Our Chicago: Business owner, professor talk what supply chain issues could mean for holiday shoppers

ByKay Cesinger WLS logo
Sunday, November 21, 2021
Our Chicago Part 1
Mike Burton, president of C-and-K Holdings, which includes C-and-K Trucking in Chicago Ridge, weighed in on supply chain issues.

CHICAGO (WLS) -- As we head into the holiday season, we've all been hearing news recently about supply chain issues and what they could mean for shoppers.

And we've seen the images of ships and containers sitting with no place to go. U.S. Transportation Secretary Pete Buttigieg of President Joe Biden's administration said efforts are underway to ease the bottlenecks.

He said encouraging more young people to consider a career in trucking could provide some relief. Currently, there is an estimated 80,000 truck driver shortage in the country. And the trucking industry hauls more than 70% of all freight transported in the U.S. Mike Burton is the president of C-and-K Holdings, which includes C-and-K Trucking in Chicago Ridge.

"The truck drivers between 18 and 20, the young adults that would like to become truck drivers it's very difficult. In some states they're allowed intrastate which means they can just operate in specific state they can't go across the border or more importantly they can't carry interstate goods and the majority of goods comes from outside of the state or across the state borders. And so it really limits them," Burton said. "The government along with the American Trucking Association is trying to put together a program that's been approved and to allow the young truck drivers to be able to come into the marketplace."

So, are their flaws in the U.S. supply chain? Maciek Nowak is a professor of supply chain management and the interim dean of the Quinlan School of Business at Loyola University.

Maciek Nowak, professor of supply chain management at Loyola University, talks about whether there are flaws in the U.S. supply chain.

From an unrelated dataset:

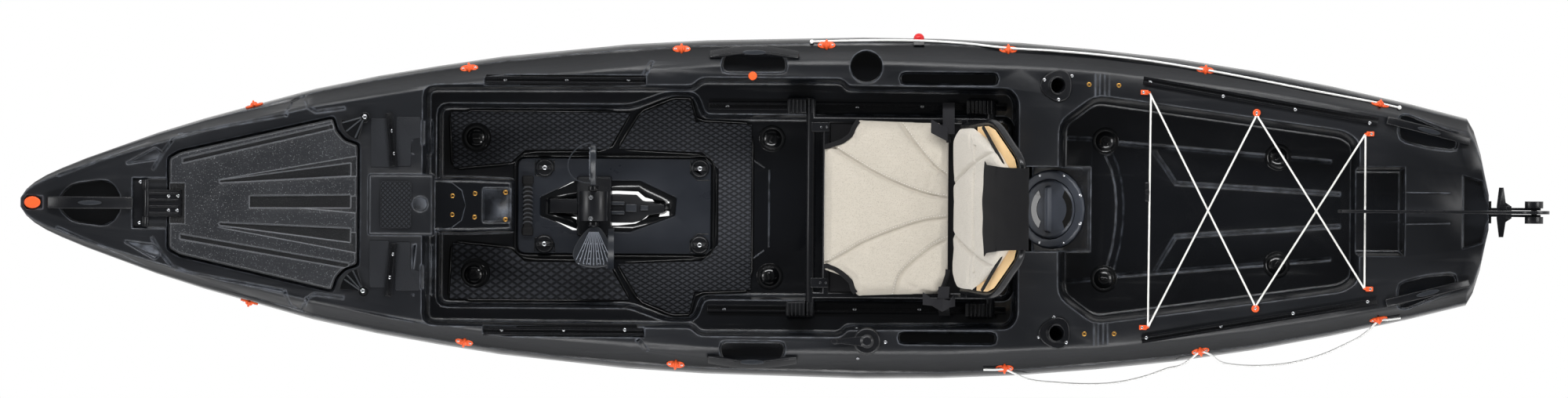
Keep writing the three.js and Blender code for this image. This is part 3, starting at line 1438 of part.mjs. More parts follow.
function steeringLever() {
  const [x, y, z] = steeringPlace;
  const low = z + steeringHeight + gap;
  const thick = leverThickness;
  const hub = turned([
    [0, 0], [leverHub, 0], [leverHub, thick], [leverHub * 0.6, 1.6 * thick], [0, 1.6 * thick],
  ], 20, [x, y, low]);
  const outline = leverShares.map(([along, out]) => [x + along * leverLength, y + out * leverHub]);
  const thumb = cylinder(leverHub * 0.42, 2.4 * thick, [x - leverLength, y, low + 1.2 * thick], 'z', 14);
  return join(hub, prism(outline, low, low + thick), thumb);
}
add('steering_base', steeringBase(), plasticBlack);
add('steering_lever', steeringLever(), plasticBlack);

// Rudder: a bracket on the transom, a steering yoke on an upright pin and a blade that flips aft
const bracketLow = 190;
const bracketHigh = 300;
const bracketHalf = 30;
const bracketPlate = 8;
const yawOffset = 34;
const yawPinRadius = 6;
const lugHeight = 14;
const yokeArm = 67;
const yokeThickness = 12;
const pivotOffset = 118;
const pivotHeight = 398;
const wheelRadius = 25;
const wheelHalf = 30;
const bladeLength = 528;
const bladeChord = 112;
const rudderThickness = 9;
const bladeHead = rudderOverhang - pivotOffset;
const yaw = { x: transomX + yawOffset, z: (bracketLow + bracketHigh) / 2 };
const flip = { x: transomX + pivotOffset, z: pivotHeight };

function rudderBracket() {
  const plate = box(transomX + gap, transomX + bracketPlate, -bracketHalf, bracketHalf, bracketLow,
    bracketHigh);
  const half = 2 * yawPinRadius;
  const lugs = [bracketLow, bracketHigh - lugHeight].map((low) => join(
    box(transomX + bracketPlate / 2, yaw.x, -half, half, low, low + lugHeight),
    cylinder(half, lugHeight, [yaw.x, 0, low + lugHeight / 2], 'z', 18),
  ));
  const pinLength = bracketHigh - bracketLow + lugHeight;
  const pin = cylinder(yawPinRadius, pinLength, [yaw.x, 0, yaw.z + lugHeight / 2], 'z', 16);
  return join(plate, ...lugs, pin);
}
add('rudder_bracket', rudderBracket(), plasticBlack);

const yokeHalf = wheelHalf * 0.55;
const yokeReach = 27;
const cheekPlate = 7;
const cheekBelow = 14;
const cheekAbove = 12;

function yokeArms() {
  const thick = yokeThickness;
  const half = [
    [yaw.x - thick, yokeHalf], [yaw.x - thick / 2, yokeArm], [yaw.x + thick / 2, yokeArm],
    [yaw.x + thick, yokeHalf * 1.6], [yaw.x + yokeReach, yokeHalf],
  ];
  const low = bracketHigh + gap;
  return prism(mirrored(half), low, low + thick);
}

// The post aft of the pin, from the lower barrel up to the cheeks
function yokePost(barrelLow, barrelHigh) {
  const rear = yaw.x + yokeReach;
  const width = 2 * yawPinRadius;
  const barrel = cylinder(width, barrelHigh - barrelLow, [yaw.x, 0, yaw.z], 'z', 18);
  const stem = box(yaw.x + width + runningGap, rear, -yokeHalf, yokeHalf, barrelLow + lugHeight,
    bracketHigh + gap + 2.4 * yokeThickness);
  const link = box(yaw.x, rear, -width, width, barrelLow + lugHeight, barrelHigh - lugHeight);
  return join(barrel, stem, link);
}

function yokeCheek(side) {
  const inner = rudderThickness / 2 + runningGap;
  const reach = wheelRadius * 0.7;
  const low = bracketHigh + gap;
  const profile = [
    [yaw.x + yokeThickness, low], [yaw.x + yokeReach, low], [flip.x + reach, flip.z - cheekBelow],
    [flip.x + reach, flip.z + cheekAbove], [flip.x - reach, flip.z + cheekAbove],
  ];
  const faces = [side * inner, side * (inner + cheekPlate)];
  const plate = stack(faces.map((y) => profile.map(([x, z]) => [x, y, z])), [0, 2]);
  const start = inner + cheekPlate - runningGap;
  const middle = side * (start + wheelHalf) / 2;
  return plate.add(cylinder(wheelRadius, wheelHalf - start, [flip.x, middle, flip.z], 'y', 24));
}

function rudderYoke() {
  const post = yokePost(bracketLow + lugHeight + gap, bracketHigh - lugHeight - gap);
  const socket = cylinder(yawPinRadius + gap, hullBeam, [yaw.x, 0, bracketHigh], 'z', 16);
  const axle = cylinder(pivotRadius, 2 * (wheelHalf - runningGap), [flip.x, 0, flip.z], 'y', 16);
  return cut(join(yokeArms(), post, axle, ...[-1, 1].map(yokeCheek)), socket);
}
add('rudder_yoke', rudderYoke(), plasticBlack);

const bladeOutlineShares = [
  [0.04, 0.22], [0.16, 0.34], [0.34, 0.48], [0.7, 0.5], [0.9, 0.44], [0.98, 0.26], [1, 0], [0.985, -0.24],
  [0.92, -0.4], [0.7, -0.5], [0.34, -0.5], [0.16, -0.4], [0.04, -0.3],
];
const bladeEdgeShares = [[-1, 1], [-0.8, 0], [0.8, 0], [1, 1]];

function rudderBlade() {
  const outline = bladeOutlineShares.map(([along, up]) => (
    [flip.x - along * bladeLength, flip.z + up * bladeChord]));
  const half = rudderThickness / 2;
  const body = stack(bladeEdgeShares.map(([across, drawnIn]) => (
    grown(outline, -drawnIn * half).map(([x, z]) => [x, across * half, z]))), [0, 2]);
  const head = cylinder(bladeHead, rudderThickness, [flip.x, 0, flip.z], 'y', 24);
  const bore = cylinder(pivotRadius + gap, 2 * rudderThickness, [flip.x, 0, flip.z], 'y', 16);
  return cut(join(body, head), bore);
}
add('rudder_blade', rudderBlade(), plasticBlack);

// Tank well bungee, one cord hooked across and laid in two crosses
const bungeeRadius = 2.6;
const bungeePixels = { front: [1465, 150], middle: [1602, 122], rear: [1741, 99] };
const bungeeHump = 12;

function bungee() {
  const { front, middle, rear } = bungeePixels;
  const hook = ([pixel, out], side, inward = 0) => {
    const [x, y] = at([pixel, out]);
    return [x, side * (y - inward), deckAt(x) + bungeeRadius + 2 * gap];
  };
  const between = (a, b, t, lift) => a.map((v, k) => v + t * (b[k] - v) + (k === 2 ? lift : 0));
  const span = (a, b, lift) => [between(a, b, 0.25, 0), between(a, b, 0.5, lift), between(a, b, 0.75, 0)];
  const thick = 3 * bungeeRadius;
  const corners = [
    hook(front, 1), hook(middle, -1), hook(rear, 1), hook(rear, -1), hook(middle, 1), hook(front, -1),
    hook([front[0] + thick / 2, front[1]], 1, thick),
  ];
  const lifts = [0, 0, 0, bungeeHump, bungeeHump, 0];
  const route = corners.flatMap((corner, i) => (
    i + 1 < corners.length ? [corner, ...span(corner, corners[i + 1], lifts[i])] : [corner]));
  return tube(route, bungeeRadius, 8, 40);
}
add('tank_bungee', bungee(), ropeWhite);

// Side ropes: the starboard one lies taut on the shoulder, the port one hangs loose past the gunwale
const ropeRadius = 3;
const ropeLift = 2.4;
const starboardRopePixels = [
  [1036, 212], [1080, 213.5], [1130, 214.5], [1180, 214], [1230, 211], [1285, 205.5], [1340, 202.5],
  [1400, 198], [1460, 191], [1537, 179.5], [1600, 168], [1680, 153], [1760, 138], [1783, 133],
];
const portRopePoints = [
  [538, -434, 289], [567, -434, 289], [595, -433, 289], [618, -442, 278], [643, -454, 262], [673, -463, 221],
  [732, -469, 181], [817, -473, 153], [895, -469, 147], [973, -452, 166], [1036, -429, 204],
  [1074, -418, 258], [1098, -401, 270], [1123, -382, 288], [1150, -389, 275], [1172, -406, 261],
  [1205, -416, 217], [1286, -420, 170], [1370, -412, 154], [1454, -389, 175], [1518, -359, 217],
  [1552, -340, 257], [1577, -321, 265], [1602, -296, 285], [1634, -291, 284], [1662, -287, 282],
];

function onShoulder([pixel, out]) {
  const [x, y] = at([pixel, out]);
  return [x, y, shoulderAt(x, y) + ropeLift * ropeRadius];
}
add('starboard_rope', tube(starboardRopePixels.map(onShoulder), ropeRadius, 8, 26), ropeWhite);
add('port_rope', tube(portRopePoints, ropeRadius, 8, 50), ropeWhite);
export default part;
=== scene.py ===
"""A pedal fishing kayak, seen from straight above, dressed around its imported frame."""

import json
import logging
import math
from collections.abc import Callable
from dataclasses import dataclass
from enum import Enum

import bpy
from mathutils import Matrix, Vector
from mathutils.bvhtree import BVHTree

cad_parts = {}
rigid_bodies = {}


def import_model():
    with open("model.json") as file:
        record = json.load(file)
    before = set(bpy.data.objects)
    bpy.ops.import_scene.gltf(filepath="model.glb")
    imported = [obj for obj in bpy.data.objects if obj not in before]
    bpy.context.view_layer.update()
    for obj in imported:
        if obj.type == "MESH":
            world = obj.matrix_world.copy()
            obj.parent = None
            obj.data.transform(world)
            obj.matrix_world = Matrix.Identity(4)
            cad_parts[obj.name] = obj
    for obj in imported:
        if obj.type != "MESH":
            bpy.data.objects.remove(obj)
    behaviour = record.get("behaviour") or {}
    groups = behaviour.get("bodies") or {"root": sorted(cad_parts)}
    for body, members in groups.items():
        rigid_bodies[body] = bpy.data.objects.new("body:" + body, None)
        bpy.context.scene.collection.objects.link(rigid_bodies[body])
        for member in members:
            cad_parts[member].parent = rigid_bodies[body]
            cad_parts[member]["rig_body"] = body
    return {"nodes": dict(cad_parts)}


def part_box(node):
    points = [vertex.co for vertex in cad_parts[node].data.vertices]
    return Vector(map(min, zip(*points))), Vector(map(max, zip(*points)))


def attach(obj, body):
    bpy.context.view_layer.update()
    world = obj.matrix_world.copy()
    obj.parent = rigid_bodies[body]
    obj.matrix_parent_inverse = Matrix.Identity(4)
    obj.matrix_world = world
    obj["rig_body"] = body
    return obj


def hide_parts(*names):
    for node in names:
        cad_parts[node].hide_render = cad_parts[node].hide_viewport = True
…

"It was risks that companies have taken that didn't foresee a pandemic. Companies for quite some time now have really been looking at creating a very tight, well-run supply chain that is based on perfectly balancing supply with demand," Nowak said. "Inventory costs money. You don't want to carry any extra inventory so you really want your supply to match exactly what your demand is. And so that's driven around really ideal forecasting. And if you think about a company like Google or Facebook how they make so much money off selling data about us that all drives theses forecasts. So, they know exactly what we want, when we want it. And that drives a precise well-tuned supply chain. None of those models forecasted a pandemic."